-- Brief --
Set down, exactly as they appear, the lines from the line holding "cylinder(d = 3, h" through the line holding "imported = [obj", inclusive; output nothing outside that range.

• • •

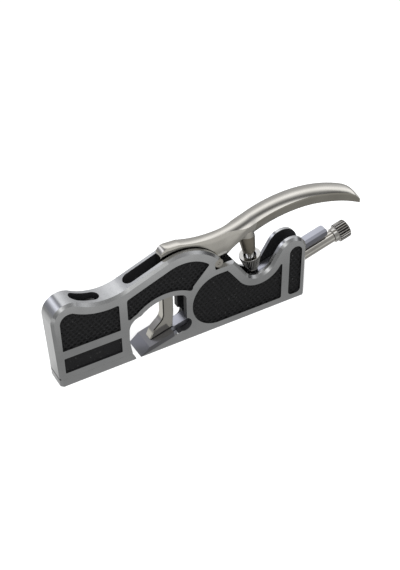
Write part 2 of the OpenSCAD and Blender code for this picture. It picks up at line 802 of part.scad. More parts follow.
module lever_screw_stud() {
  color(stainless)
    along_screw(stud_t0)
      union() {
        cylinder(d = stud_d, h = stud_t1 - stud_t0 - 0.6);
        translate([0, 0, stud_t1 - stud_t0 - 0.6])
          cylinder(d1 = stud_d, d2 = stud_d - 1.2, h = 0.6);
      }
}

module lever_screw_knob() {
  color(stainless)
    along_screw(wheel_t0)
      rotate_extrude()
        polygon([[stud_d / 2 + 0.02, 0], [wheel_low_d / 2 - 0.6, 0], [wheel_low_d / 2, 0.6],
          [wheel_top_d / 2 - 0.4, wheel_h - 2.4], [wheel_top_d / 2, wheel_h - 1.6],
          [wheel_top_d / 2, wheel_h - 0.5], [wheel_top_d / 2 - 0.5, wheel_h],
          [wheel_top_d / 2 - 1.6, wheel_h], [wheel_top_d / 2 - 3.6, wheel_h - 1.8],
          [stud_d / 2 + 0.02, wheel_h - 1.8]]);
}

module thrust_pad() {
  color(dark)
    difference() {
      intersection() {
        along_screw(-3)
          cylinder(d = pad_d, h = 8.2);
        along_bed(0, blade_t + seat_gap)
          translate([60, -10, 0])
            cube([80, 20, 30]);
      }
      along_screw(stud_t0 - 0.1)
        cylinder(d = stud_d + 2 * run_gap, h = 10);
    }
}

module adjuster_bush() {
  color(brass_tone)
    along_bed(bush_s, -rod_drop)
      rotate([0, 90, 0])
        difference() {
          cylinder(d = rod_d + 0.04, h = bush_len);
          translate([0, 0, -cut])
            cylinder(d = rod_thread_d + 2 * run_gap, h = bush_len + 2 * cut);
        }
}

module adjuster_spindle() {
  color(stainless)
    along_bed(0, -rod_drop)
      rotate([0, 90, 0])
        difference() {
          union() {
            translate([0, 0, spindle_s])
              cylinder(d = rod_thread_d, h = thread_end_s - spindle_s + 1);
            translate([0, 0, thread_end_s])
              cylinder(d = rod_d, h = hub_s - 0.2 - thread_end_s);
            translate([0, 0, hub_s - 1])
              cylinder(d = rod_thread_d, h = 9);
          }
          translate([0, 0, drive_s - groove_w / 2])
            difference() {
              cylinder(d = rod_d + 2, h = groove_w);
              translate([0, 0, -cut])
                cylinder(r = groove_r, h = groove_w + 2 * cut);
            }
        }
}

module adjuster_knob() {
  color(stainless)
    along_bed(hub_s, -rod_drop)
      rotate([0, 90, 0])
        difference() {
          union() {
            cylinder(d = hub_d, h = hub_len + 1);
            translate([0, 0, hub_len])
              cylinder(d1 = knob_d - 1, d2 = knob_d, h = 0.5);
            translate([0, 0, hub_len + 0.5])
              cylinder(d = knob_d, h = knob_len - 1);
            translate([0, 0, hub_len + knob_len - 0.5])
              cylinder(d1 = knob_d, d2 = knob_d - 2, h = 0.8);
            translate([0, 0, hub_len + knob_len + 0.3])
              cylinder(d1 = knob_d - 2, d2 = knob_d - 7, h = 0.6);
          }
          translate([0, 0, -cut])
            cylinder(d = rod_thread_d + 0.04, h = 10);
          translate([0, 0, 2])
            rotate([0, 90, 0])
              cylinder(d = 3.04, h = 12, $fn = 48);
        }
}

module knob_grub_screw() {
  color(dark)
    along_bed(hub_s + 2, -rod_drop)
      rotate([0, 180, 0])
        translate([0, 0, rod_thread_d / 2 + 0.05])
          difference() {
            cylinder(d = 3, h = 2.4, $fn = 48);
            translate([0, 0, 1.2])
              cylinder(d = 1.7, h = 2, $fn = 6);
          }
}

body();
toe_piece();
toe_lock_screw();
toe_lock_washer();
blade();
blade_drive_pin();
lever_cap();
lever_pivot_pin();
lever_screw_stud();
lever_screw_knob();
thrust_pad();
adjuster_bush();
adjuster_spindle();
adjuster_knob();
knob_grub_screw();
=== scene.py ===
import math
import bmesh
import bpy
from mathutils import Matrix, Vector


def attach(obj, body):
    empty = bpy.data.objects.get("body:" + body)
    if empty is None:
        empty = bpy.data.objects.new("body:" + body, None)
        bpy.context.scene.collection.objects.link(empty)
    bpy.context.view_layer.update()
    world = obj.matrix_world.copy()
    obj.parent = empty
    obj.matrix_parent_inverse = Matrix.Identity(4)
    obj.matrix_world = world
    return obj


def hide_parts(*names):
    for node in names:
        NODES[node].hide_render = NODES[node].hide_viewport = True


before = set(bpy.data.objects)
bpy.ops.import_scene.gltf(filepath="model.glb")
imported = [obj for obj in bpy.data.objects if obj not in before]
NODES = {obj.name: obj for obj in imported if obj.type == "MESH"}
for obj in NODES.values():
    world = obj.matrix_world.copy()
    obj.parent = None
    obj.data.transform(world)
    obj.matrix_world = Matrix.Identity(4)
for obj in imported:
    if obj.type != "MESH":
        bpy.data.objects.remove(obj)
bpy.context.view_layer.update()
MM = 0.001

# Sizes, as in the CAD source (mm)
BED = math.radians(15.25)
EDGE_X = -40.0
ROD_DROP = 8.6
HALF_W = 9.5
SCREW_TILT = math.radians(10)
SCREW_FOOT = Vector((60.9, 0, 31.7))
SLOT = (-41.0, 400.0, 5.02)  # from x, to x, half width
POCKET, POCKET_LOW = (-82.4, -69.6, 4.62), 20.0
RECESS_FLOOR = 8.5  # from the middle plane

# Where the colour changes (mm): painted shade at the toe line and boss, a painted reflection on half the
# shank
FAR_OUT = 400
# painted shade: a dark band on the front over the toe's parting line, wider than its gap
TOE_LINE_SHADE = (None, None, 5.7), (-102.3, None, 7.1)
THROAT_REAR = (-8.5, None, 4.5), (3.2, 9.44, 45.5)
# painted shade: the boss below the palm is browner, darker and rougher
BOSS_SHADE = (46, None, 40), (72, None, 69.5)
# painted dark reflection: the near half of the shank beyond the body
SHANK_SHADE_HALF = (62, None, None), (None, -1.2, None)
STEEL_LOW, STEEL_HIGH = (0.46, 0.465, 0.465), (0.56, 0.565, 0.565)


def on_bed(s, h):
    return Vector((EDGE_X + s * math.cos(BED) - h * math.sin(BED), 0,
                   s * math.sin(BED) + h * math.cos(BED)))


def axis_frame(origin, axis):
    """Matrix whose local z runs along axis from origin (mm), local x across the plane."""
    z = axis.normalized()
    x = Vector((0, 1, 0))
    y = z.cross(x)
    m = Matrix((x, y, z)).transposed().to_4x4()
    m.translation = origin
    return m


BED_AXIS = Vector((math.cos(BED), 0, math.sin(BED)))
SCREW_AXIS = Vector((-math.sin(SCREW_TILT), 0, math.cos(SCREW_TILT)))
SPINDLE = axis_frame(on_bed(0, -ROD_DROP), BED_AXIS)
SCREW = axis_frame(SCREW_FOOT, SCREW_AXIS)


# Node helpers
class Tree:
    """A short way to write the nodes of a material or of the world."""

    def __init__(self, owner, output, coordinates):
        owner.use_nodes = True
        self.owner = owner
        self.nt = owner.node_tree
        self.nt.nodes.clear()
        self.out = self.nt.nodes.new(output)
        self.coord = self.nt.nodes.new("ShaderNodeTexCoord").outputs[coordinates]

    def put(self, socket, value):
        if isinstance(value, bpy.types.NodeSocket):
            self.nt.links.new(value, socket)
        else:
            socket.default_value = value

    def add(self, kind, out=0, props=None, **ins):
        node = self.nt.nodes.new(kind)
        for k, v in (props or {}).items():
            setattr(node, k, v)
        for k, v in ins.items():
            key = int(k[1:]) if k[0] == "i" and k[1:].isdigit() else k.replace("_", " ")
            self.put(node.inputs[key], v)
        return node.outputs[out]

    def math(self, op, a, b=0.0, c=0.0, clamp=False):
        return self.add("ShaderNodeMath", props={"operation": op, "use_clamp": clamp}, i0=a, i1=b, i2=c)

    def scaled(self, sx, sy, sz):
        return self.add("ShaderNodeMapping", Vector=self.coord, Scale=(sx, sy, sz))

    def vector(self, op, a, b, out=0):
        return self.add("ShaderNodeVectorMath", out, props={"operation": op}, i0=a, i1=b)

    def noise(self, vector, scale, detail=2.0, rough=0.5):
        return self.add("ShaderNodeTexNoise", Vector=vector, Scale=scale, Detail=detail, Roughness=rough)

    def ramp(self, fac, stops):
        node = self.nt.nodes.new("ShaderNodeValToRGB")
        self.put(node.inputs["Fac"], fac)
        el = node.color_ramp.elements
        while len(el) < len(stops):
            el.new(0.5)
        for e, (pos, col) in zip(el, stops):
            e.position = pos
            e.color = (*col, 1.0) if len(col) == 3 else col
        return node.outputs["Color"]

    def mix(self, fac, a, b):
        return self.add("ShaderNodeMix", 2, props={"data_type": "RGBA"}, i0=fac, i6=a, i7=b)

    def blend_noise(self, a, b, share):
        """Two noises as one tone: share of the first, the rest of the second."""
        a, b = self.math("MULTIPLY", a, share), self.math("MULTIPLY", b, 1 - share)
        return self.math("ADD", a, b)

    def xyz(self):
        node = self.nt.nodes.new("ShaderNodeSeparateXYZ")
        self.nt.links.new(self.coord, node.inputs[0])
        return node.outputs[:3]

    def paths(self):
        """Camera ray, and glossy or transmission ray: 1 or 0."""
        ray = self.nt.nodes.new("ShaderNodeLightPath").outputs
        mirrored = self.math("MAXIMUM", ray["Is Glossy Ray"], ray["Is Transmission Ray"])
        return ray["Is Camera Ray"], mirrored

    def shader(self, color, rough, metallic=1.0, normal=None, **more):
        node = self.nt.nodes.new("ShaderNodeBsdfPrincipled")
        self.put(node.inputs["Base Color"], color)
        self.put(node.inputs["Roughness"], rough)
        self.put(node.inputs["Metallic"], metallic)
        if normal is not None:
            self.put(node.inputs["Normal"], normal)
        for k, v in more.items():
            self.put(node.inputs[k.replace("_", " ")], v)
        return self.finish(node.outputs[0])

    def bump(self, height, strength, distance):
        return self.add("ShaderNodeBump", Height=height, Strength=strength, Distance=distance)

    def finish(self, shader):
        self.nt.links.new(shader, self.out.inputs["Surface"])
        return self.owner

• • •

-- Exercise solution --
            cylinder(d = 3, h = 2.4, $fn = 48);
            translate([0, 0, 1.2])
              cylinder(d = 1.7, h = 2, $fn = 6);
          }
}

body();
toe_piece();
toe_lock_screw();
toe_lock_washer();
blade();
blade_drive_pin();
lever_cap();
lever_pivot_pin();
lever_screw_stud();
lever_screw_knob();
thrust_pad();
adjuster_bush();
adjuster_spindle();
adjuster_knob();
knob_grub_screw();
=== scene.py ===
import math
import bmesh
import bpy
from mathutils import Matrix, Vector


def attach(obj, body):
    empty = bpy.data.objects.get("body:" + body)
    if empty is None:
        empty = bpy.data.objects.new("body:" + body, None)
        bpy.context.scene.collection.objects.link(empty)
    bpy.context.view_layer.update()
    world = obj.matrix_world.copy()
    obj.parent = empty
    obj.matrix_parent_inverse = Matrix.Identity(4)
    obj.matrix_world = world
    return obj


def hide_parts(*names):
    for node in names:
        NODES[node].hide_render = NODES[node].hide_viewport = True


before = set(bpy.data.objects)
bpy.ops.import_scene.gltf(filepath="model.glb")
imported = [obj for obj in bpy.data.objects if obj not in before]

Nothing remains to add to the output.